For worthwhile lives are made, not born. Trustworthy people
are hammered out, not just there. And respected people are
shaped, not just accidents. Lives are molded and shaped by
those around us who care enough to sculpt us, and we must
be available for life-shaping.
The boy Samuel was born in a troubled time. The Bible
describes it as one in which the word of the Lord was rare
and visions were not widespread. It was a troubled time.

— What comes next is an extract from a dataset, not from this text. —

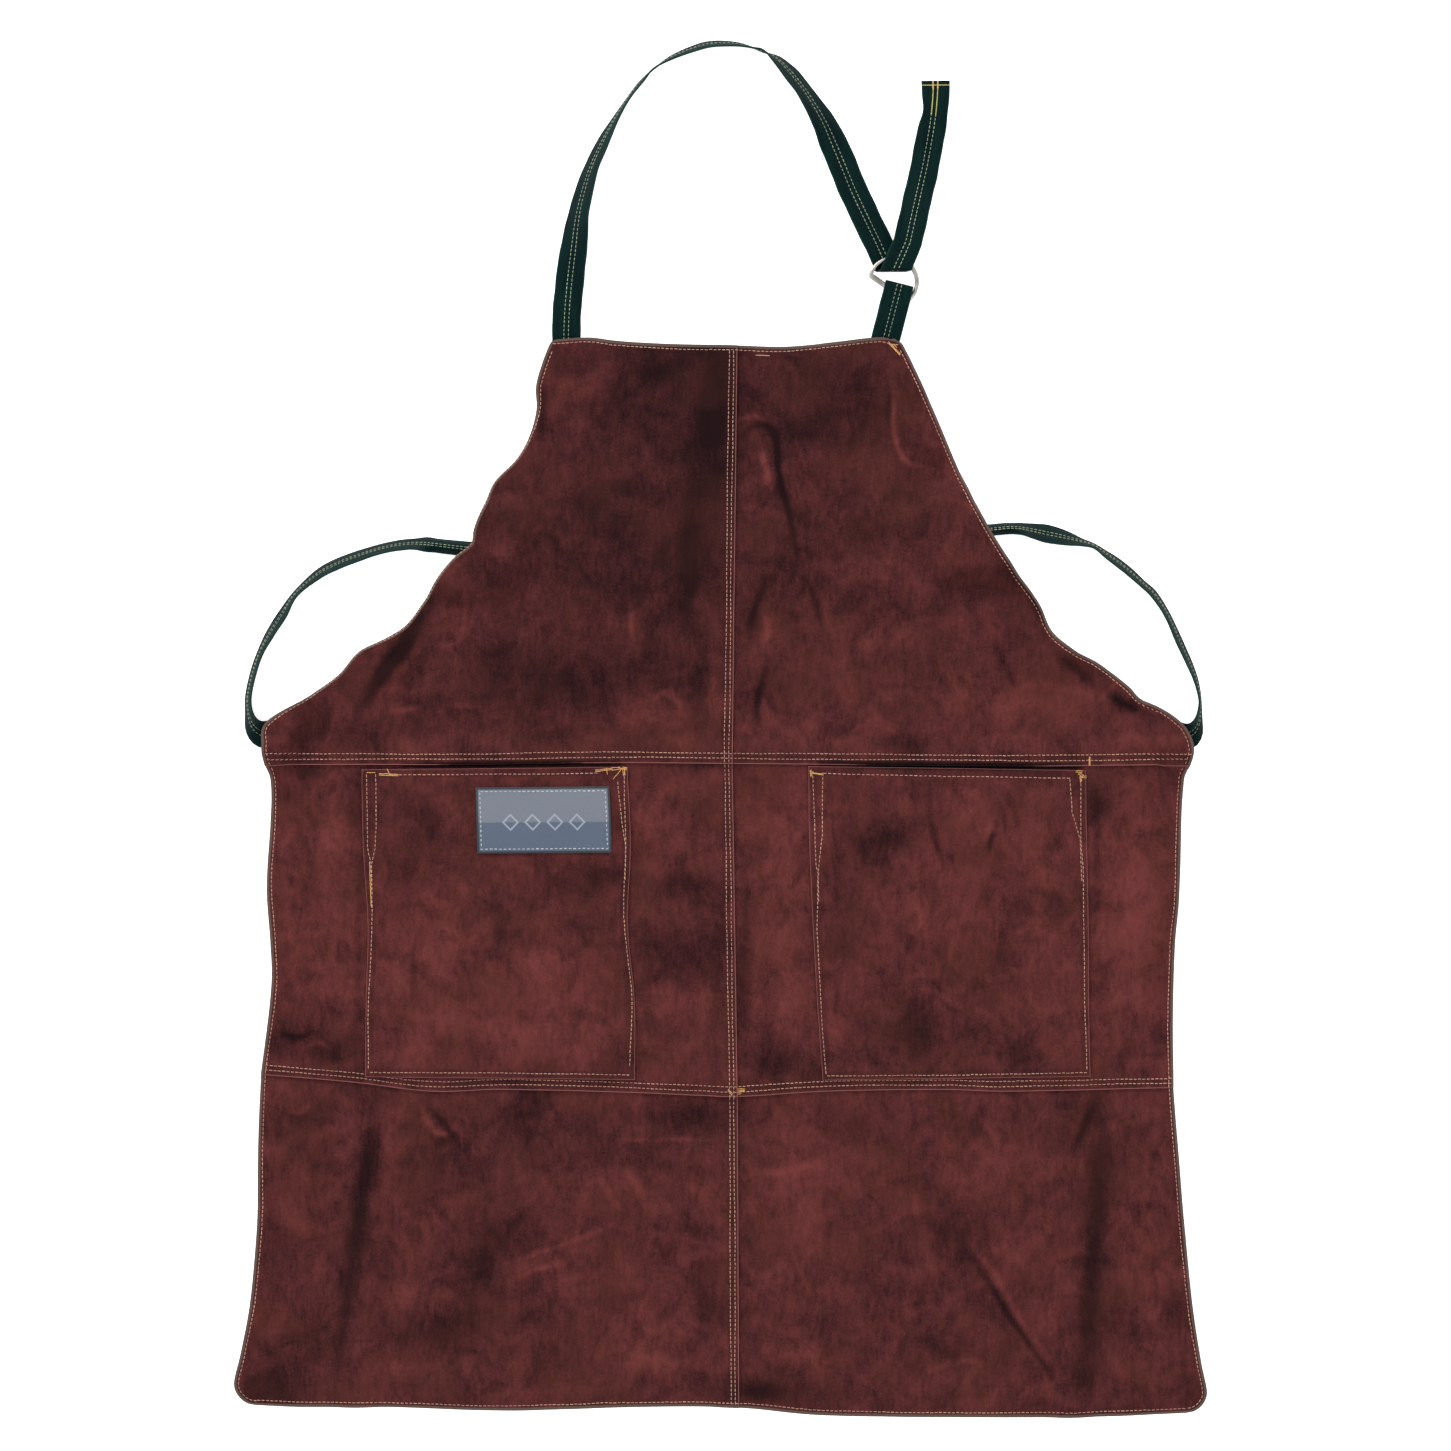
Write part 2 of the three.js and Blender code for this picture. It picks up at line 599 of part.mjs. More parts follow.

But Samuel, if you remember, was born to his mother
Hannah and his father Elkanah as the result of Hannah’s
prayer. Hannah cried out to the Lord to give her a child, and
God heard that prayer. Samuel was the result. His grateful
parents dedicated him to the service of God. They loved him
so much they sent him to the temple at Shiloh to be trained
as an aide to the priest Eli. Samuel, there in the temple with
Eli, became, like Michelangelo’s angel, available for life-
shaping.
I have four simple truths I want you to see in this story. Let
me share them first and then develop each one. We can be
available for life-shaping if we downplay disappointment; if
we pick perceptive people; if we consider the consequences;
and if we accept affirmation.
I am going to repeat those. We can be available for life-
shaping – we can become worthwhile, trustworthy, and
respected people – if we downplay disappointment; if we pick
perceptive people; if we consider consequences; and if we
accept affirmation.
I
First, to be available for life-shaping means to downplay
disappointment. It means to discount those times when you
feel as though you are heading down a dead-end street, or
barking up the wrong tree, or whatever other metaphor you
choose. The fact is that it takes time to shape a life, and we
are going to start some things that won’t pay off for a while.
But we have to stick with them and downplay
disappointment, or else we will not be shaped.
Young Samuel heard a voice calling, and he said, “Here I
am”. He said that to Eli, who told Samuel that it was not he
who called. A little later he heard it again, and once again
went to Eli, who once more told Samuel that, no, the priest of
Shiloh had not called. And then a third time, the same thing.
But look! Young Samuel kept on going back and kept on
saying, “Here I am”, despite the disappointment of finding out
that he was mistaken. Samuel didn’t give up. He didn’t
surrender to his disappointment. He knew that he was in the
right place, the house of the Lord. He knew that he was with
the right person, the Lord’s servant. Most of all, he knew his
own mind, and he stayed by the stuff. It would have been
easy on that third time to have said, “I must be hearing
things. I’ll ignore this call. I’ll just give up on this thing.” But
Samuel didn’t grow up. Samuel downplayed his
disappointment, and thus became available for life-shaping.